Upon getting his shoulders squared, Elliott leaves a defender grasping for air after a pretty juke move. Zeke may not have the total repertoire of moves that a guy like Braxton Miller has, but Elliott has consistently demonstrated the ability to juke, spin, and even hurdle the first man to get in his way.
Finally, Elliott shrugs off two more tackle attempts with pure strength, and manages to stay in bounds long enough to find the end-zone. Watching Elliott consistently stay inbounds for as long as possible is a trait not often seen from too many skill position players, but it's a trait that helps turn plays like this into touchdowns.
Weaknesses: Literally nothing
I'm not calling Elliott a perfect running back, but what is there to critique about the guy? The weaknesses NFL.com presented are laughable, and while Elliott may not be ‘elite' at any particular skill, he's at the worst above average in everything. As for questioning Zeke's maturity when he made some questionable comments following the Michigan State loss, c'mon. What was he supposed to say? Say he was more than okay with receiving just 12 carries? Call me a homer but I'm not going to sweat one instance of ‘immaturity' when evaluating a running back who routinely gives more effort without the ball in his hands than any other play in the country.
Best Case NFL Comp: Priest Holmes
The former Kansas City Chiefs star, Priest Holmes made a living as one of the most versatile running backs the NFL has ever seen. A career average of 4.6 yards per carry shows just how dominant Holmes was over his 10 year NFL career, and with an average of 34 receptions a year, the defense was never safe when Holmes was anywhere on the field.
Elliott's ceiling is very similar to what Holmes brought to the table: an explosive three-down running back who defenses must account for in all facets of the game. While Ohio State had trouble getting any of its pass catchers consistently involved in 2015, expect Elliott's great hands to be put on display in the pass friendly NFL.

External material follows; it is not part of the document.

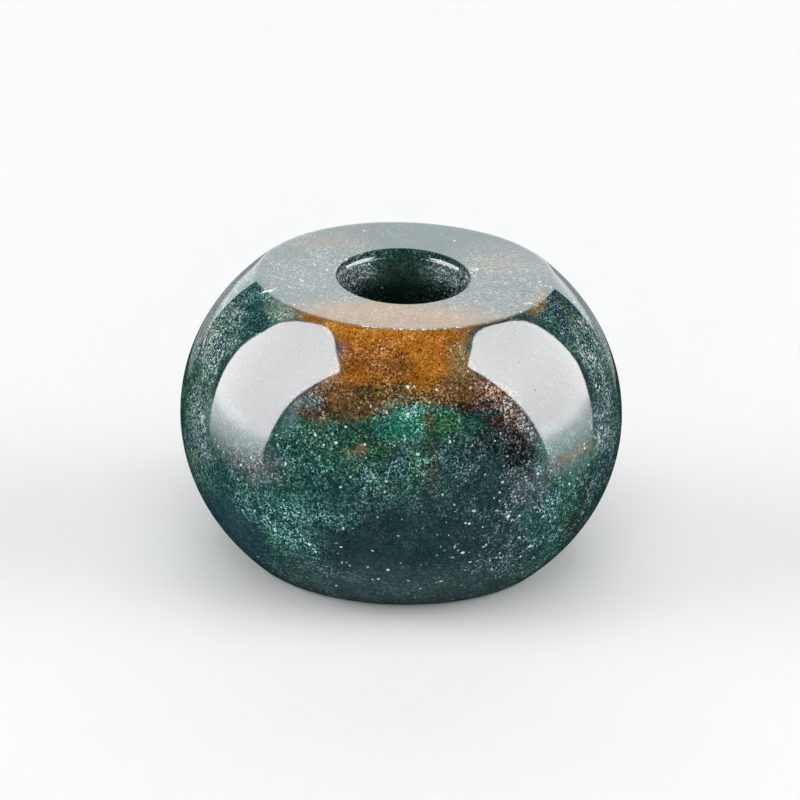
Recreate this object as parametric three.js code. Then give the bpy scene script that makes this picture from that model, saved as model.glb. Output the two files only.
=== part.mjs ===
import * as THREE from 'three';

// A polished agate bead in millimetres, +Z up: one barrel-shaped stone with a flat at each end,
// drilled right through along its axis. It stands on one flat, and the origin is the centre of that flat.

const beadHeight = 12; // from flat to flat
const waistRadius = 9; // where the bead is widest
const sideReach = 8.05; // height above the waist at which the side's ellipse would close, past the flat
const boreRadius = 2.5;
const mouthRound = 0.5; // radius polished onto each mouth of the bore
const rimRound = 0.35; // radius polished onto the rim of each flat

const sectorsAround = 96;
const stepsOnSide = 12; // from the waist to the rim
const stepsOnRim = 3;
const stepsOnMouth = 5;

const waistHeight = beadHeight / 2;

// Before the rim is rounded, the side meets the flat at this radius, sloping down from it by this angle.
const rimRadius = waistRadius * Math.sqrt(1 - (waistHeight / sideReach) ** 2);
const rimSlope = Math.atan((rimRadius * sideReach ** 2) / (waistHeight * waistRadius ** 2));

// The rounding takes this much off the flat, and as much off the side.
const rimTrim = rimRound * Math.tan(rimSlope / 2);
const sideTop = waistHeight - rimTrim * Math.sin(rimSlope);

// The outline's upper half as points (radius, height): up the side, over the rim and into the bore.
function upperHalf() {
  const sideEnd = Math.asin(sideTop / sideReach);
  const side = new THREE.EllipseCurve(0, waistHeight, waistRadius, sideReach, 0, sideEnd);

  const corner = new THREE.Vector2(rimRadius, beadHeight);
  const flatEdge = new THREE.Vector2(rimRadius - rimTrim, beadHeight);
  const rim = new THREE.QuadraticBezierCurve(side.getPoint(1), corner, flatEdge);

  const mouthRadius = boreRadius + mouthRound;
  const mouthHeight = beadHeight - mouthRound;
  const mouth = new THREE.EllipseCurve(mouthRadius, mouthHeight, mouthRound, mouthRound, Math.PI / 2, Math.PI);

  return [
    ...side.getPoints(stepsOnSide),
    ...rim.getPoints(stepsOnRim).slice(1),
    ...mouth.getPoints(stepsOnMouth),
  ];
}

// The lower half is the upper one upside down, and the bore's wall closes the outline.
function outline() {
  const upper = upperHalf();
  const lower = upper.map((point) => new THREE.Vector2(point.x, beadHeight - point.y)).reverse();
  return [...lower, ...upper.slice(1), lower[0].clone()];
}

function makeBead() {
  const stone = new THREE.MeshStandardMaterial({ color: 0x2c5a5c, roughness: 0.1, metalness: 0 });
  const bead = new THREE.Mesh(new THREE.LatheGeometry(outline(), sectorsAround), stone);
  bead.name = 'bead';
  bead.rotation.x = Math.PI / 2; // the outline is turned about Y, and the bead stands along Z
  return bead;
}

const indianAgate = new THREE.Group();
indianAgate.add(makeBead());

export default indianAgate;
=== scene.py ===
import math

import bmesh
import bpy
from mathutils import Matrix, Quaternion, Vector


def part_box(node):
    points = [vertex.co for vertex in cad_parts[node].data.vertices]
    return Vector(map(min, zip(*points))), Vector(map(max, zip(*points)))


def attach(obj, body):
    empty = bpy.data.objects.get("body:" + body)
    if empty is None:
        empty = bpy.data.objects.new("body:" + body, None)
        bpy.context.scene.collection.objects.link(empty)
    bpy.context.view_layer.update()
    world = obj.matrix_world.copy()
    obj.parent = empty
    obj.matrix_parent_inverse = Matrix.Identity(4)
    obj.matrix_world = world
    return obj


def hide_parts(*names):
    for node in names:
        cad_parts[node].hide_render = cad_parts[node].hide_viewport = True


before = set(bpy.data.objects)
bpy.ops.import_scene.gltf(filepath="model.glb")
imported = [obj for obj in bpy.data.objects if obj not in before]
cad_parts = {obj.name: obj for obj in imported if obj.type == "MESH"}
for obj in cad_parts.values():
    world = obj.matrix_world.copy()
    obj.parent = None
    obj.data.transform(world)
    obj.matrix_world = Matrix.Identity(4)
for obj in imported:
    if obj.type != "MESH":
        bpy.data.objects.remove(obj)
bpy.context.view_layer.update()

# A polished, drilled agate bead on a pale studio floor. Metres, +Z up, the bead stands on the origin.

mm = 0.001
hair = 0.01 * mm         # less than the width of any ring or row
print("frame loaded")


# Small helpers for edit mode

def editOn(piece):
    bpy.ops.object.select_all(action="DESELECT")
    bpy.context.view_layer.objects.active = piece
    piece.select_set(True)
    bpy.ops.object.mode_set(mode="EDIT")


def editOff():
    bpy.ops.object.mode_set(mode="OBJECT")


def pick(piece, kind, wanted):
    # selects those faces, edges or points that are wanted, and nothing else
    bpy.ops.mesh.select_mode(type=kind)
    bpy.ops.mesh.select_all(action="DESELECT")
    mesh = bmesh.from_edit_mesh(piece.data)
    for part in {"FACE": mesh.faces, "EDGE": mesh.edges, "VERT": mesh.verts}[kind]:
        part.select_set(wanted(part))
    bmesh.update_edit_mesh(piece.data)


# Small helpers for materials

def toLinear(colour):
    # screen values from 0 to 255 in, light values out, by the usual screen curve
    shades = [value / 255 for value in colour]
    return [s / 12.92 if s <= 0.04045 else ((s + 0.055) / 1.055) ** 2.4 for s in shades] + [1.0]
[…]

Worst Case NFL Comp: Laurence Maroney
Laurence Maroney, aka the less entertaining half of the once feared Minnesota Golden Gophers backfield, served a fairly productive six year NFL career that saw him consistently battling a barrage of injuries. At his best, Maroney was a consistent weapon out of the backfield for the late 2000s New England Patriots, but the former first round pick just couldn't quite establish himself as a NFL bell cow worthy of 20 plus carries a game.
For Elliott to have a ‘bad' NFL career, it's going to have to be because of struggles to consistently run the football. Zeke's blocking and receiving skills are going to give him a very long (as far as running backs are concerned) life in the NFL, as even if Elliott does not turn out to be a running back worth building your offense around, his unselfishness on the football field will always make him a productive player. Elliott's before mentioned tendency to impose his physicality on any and every defender could also be worrisome when projecting a NFL career over six or seven years.
NFL Draft projection: First half of the first round
Originally projected as a bottom of the first round type of prospect, scouts have not stopped gushing about Elliott's potential as an elite NFL running back. While Dallas at number four once seemed like a fairly possible destination, it now appears that the Philadelphia Eagles at pick number eight or the New York Giants at pick number 10 could be Elliott's new home.
Most "Ezekiel Elliott" play: ROLL ZEKE ROLL
What else could it be? 85 yards to the house. I look forward to seeing this play multiple times a year until the end of time.